Boston is one little man who goes against the odds. He was conceived from luvin 5 days before I should have been fertile, along with only 5% of other babies he was born on his due date and like only 1 in about 15,000 he has Metopic Craniosynostosis (still trying to pronounce that one).
What does that mean exactly…in simple terms at some point during his time in my belly the two bones that form Boston’s forehead fused together. This would not happen to most children until they reach around six years old. For Mr B it means a ridge runs vertically on his forehead, his eyes a slightly closer together, his right eye has trouble opening and his head is taller but smaller in circumference. That is the outside, on the inside his brain has a little less room then most babies his age and his bones are slightly different in shape.
What we know for sure is that Boston will have surgery to split the fused bone sometime before he is 12 months old. It is a procedure that happens quite a lot with great results and the experts tell us that after surgery it will be hard to pick that there was anything out of the norm with Bozzies skull. What we do not yet know is whether there will be other affects caused by the syndrome, either physical or with cognitive function, but time will tell as it always does.

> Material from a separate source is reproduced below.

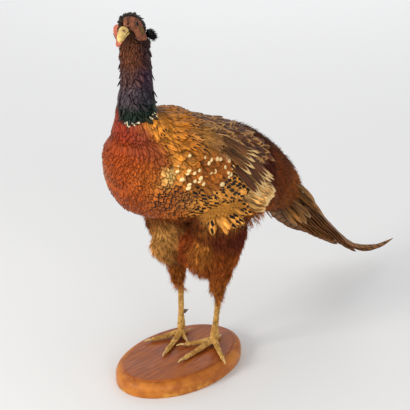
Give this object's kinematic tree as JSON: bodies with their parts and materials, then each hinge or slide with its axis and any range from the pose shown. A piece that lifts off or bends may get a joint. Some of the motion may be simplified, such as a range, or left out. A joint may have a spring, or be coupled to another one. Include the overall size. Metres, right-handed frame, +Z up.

Becoming a parent adds a dimension to life, suddenly you are responsible for an entire human being, undeniably with that responsibility comes new worries and concerns. Comprehending what exactly Metopic Craniosynostosis means to me has been difficult.
From day one the medical professionals have been very positive and optimistic. We keep a close eye on his development, making sure he reaches milestones like smiling, grasping, cooeing etc (and with some he is ahead of time *proud*). We make sure he see’s the local health care nurses to check weight and growth every two weeks, every six weeks we visit our wonderful paediatrician at Tweed who keeps us up to date with results and more specific health issues, then it is a waiting game to see when exactly the team at The Mater Children’s Hospital will schedule surgery (but so far they plan between 8 and 10 months). In general the attitudes are really relaxed and so in general I feel completely fine about Boston’s little forehead journey.
But he is still my baby boy and I still worry. I worry about the unknown. Will the surgery go as planned? Will it have long lasting affects we do not yet know? Will he struggle to learn new things or grasp new concepts? Will he be bullied about looking unique? Will this little part of him define who he is in any sort of random negative way? The essence of any question is will his wellbeing be affected?
When I begin to worry too much I play a little game in my head. I remind myself that no matter how much we love our children their future is always unknown. I remind myself that any child will have to face many challenges, we can never know what they will be. I convince myself that no matter the challenge Boston has to face his dad and I will give him the tools to work his way through, and when we don’t have answers we will still be unshakable support.
I do not know why Boston was given this challenge but I know it is teaching me acceptance, maybe that is a lot of what being a parent is about, accepting we can not control our children’s journey, we can only guide and support them with all our best intentions.